I don’t know what it is, but I’ve been a sucker for sci-fi vehicles with aerials and radio antennae on them for as long as I can remember. I think it just adds a gritty quality that I like, for some reason. Because of that, and also because I just fancy tanks in general, especially twenty pound Lego ones (see my Imperial Hovertank review), I’d wanted the Republic Fighter Tank for a while. As my parents have issued the ultimatum that any more Lego in the house will make them very angry, I was hesitant when me and my girlfriend stood in the Lego section of John Lewis before going to see Dunkirk (review of that here). But to be honest, I’d just been paid, and the set was rather cheap, so I thought I might as well. I remember saying to her after I’d built it that I was appalled I’d even considered passing it up.
The Republic Fighter Tank comes with the main build (a tank, what were you expecting?), a Phase 2 clone gunner which, as far as I’ve been led to believe, isn’t actually canon, Jedi Knight Aayla Secura with her blue lightsaber, two battle droids with a blaster pistol each, a wrench and rifle for the clone, and six studs to be shot.

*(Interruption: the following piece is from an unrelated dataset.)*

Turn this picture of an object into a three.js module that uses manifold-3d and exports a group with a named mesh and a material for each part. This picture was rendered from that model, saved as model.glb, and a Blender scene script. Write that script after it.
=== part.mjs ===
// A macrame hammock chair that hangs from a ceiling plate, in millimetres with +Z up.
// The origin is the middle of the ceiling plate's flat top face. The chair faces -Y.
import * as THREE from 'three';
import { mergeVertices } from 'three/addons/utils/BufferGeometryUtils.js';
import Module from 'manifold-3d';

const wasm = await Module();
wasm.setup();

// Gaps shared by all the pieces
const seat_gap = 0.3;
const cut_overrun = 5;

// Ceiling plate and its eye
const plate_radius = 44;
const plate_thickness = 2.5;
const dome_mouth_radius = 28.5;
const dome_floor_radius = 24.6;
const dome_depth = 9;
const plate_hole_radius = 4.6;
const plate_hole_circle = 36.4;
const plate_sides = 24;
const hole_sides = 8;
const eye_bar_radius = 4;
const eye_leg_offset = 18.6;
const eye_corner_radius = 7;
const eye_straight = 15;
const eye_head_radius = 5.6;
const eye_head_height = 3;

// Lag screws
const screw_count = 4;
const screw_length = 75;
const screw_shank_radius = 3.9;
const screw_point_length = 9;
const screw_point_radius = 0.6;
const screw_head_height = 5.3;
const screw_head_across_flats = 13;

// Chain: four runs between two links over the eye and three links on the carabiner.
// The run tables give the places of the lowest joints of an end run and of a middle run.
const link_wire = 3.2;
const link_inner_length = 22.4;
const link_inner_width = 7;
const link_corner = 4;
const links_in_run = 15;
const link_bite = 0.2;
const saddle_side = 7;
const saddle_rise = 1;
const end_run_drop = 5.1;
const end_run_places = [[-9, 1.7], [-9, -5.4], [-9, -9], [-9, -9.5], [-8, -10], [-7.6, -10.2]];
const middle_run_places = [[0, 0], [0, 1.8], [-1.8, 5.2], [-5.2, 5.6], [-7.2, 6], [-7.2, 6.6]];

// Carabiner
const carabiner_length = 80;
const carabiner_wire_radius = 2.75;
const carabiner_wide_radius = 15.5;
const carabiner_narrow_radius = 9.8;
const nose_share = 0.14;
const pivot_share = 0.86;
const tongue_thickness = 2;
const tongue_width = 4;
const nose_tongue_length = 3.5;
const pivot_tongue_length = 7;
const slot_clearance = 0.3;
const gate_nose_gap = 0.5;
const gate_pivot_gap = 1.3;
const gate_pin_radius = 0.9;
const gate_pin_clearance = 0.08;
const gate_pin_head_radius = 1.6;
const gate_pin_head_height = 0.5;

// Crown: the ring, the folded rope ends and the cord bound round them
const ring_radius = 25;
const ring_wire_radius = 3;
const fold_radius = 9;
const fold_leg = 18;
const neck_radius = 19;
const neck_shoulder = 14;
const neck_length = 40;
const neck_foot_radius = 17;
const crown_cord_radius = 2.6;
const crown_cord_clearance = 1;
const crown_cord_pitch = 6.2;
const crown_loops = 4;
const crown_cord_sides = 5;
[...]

- Lots to be said about this set despite it’s relatively small size and very affordable price point. That’s a positive in and of itself.
- First off, the lovely light green and sand-red colour scheme (I believe those are the official Lego colour names, but I’m not an expert expert) really pops. This isn’t so much a positive as a personal preference, but I do like it so what else can it be classed as other than a good thing?
- Lack of stickers, a major plus, but in turn no lack of detail therein. In fact, there are loads of little touches included which really add to the personality of the build, like:
- the printed control panel,
- the wrench, a lovely addition,
- the small transparent cheese slope pieces (official name) to make up the windscreen, a great piece of fine detailing that I’d like to see more of from Lego,
- and the control sticks inside the cockpit (in reality a Lego bucket handle piece) which, though barely seen, are wonderful.
- The clone figure himself is intensely good, with some fantastic leg-printing and a Phase 2 helmet to die for (in fact, he’s the first one I own!).
- Much to my surprise, I don’t actually mind the Jedi figure because she’s blue and I think that’s appealing to my better nature. Besides, now I can do some roleplaying that she’s stranded in the desert somewhere and this one lone grizzled gunner operating his tank pulls up on her, then they form a begrudging partnership to take down a battalion of droids. See? If my imagination can run that wild just by looking at two minifigures and considering what chemistry they may have, that’s an achievement on Lego’s part.
- I got, very pleasantly, a spare of the rapier pieces used as mock antenna on the back end.
- Stud shooters are actually integrated nicely, which Lego seems to be getting better and better at.
- The build process itself is very intuitive but is also very fresh; loads of techniques I’ve never used before and some great new pieces included along with some classic ones really make it feel modern and exciting.
- The wheels, even though they’re much different to the Hovertank’s big transparent ones, works exceptionally well and really make it roll like… Well, a tank!
To be Improved:
- This isn’t even an issue with the set, but rather with the design on the whole; it just looks a little piddly without a forward turret. In fact, even the original Lego version has a gunner position complete with cannon, and though the hatch does open up very nicely on this new model I’ve had to order a Brickarms Hotchkiss turret (and also heavy machine gun for the clone to wield just because I thought it would be sad only buying one gun).
- The biggest kick in the teeth has got to be the minifigures. One clone operating a whole tank? I get that it isn’t very big but it just seems like laziness on Lego’s part every time they include the flimsy battle droids, which most people don’t even count as minifigures anyway. To be frank, I am not among those people, and don’t really own enough battle droids myself, so in all fairness I’m not unduly upset, but perhaps replace the Jedi with another clone and this would be perfect.
- Lego still haven’t fixed their rifles, despite the fact that the tranquilliser guns from the Lego Dino range had the bottom of the stock flush with the minifigures’ arms, meaning they could actually hold it without it being bent at a funny angle. Why this has not carried over to the other lines is beyond me.
The majority of criticisms I’ve seen online for this tank cite the original version’s major size difference (that being the fact that it was way bigger) and the rubbishness of the battle droids. I, in case you hadn’t noticed, don’t whole-heartedly share these opinions, and believe this update to be far superior in nearly every way save for the lack of a second clone. It’s more streamlined, more fun to play with, there’s sort of an implied backstory and lore to it that wasn’t there before, and small though it may be it still took me the duration of a Usain Bolt documentary to build it.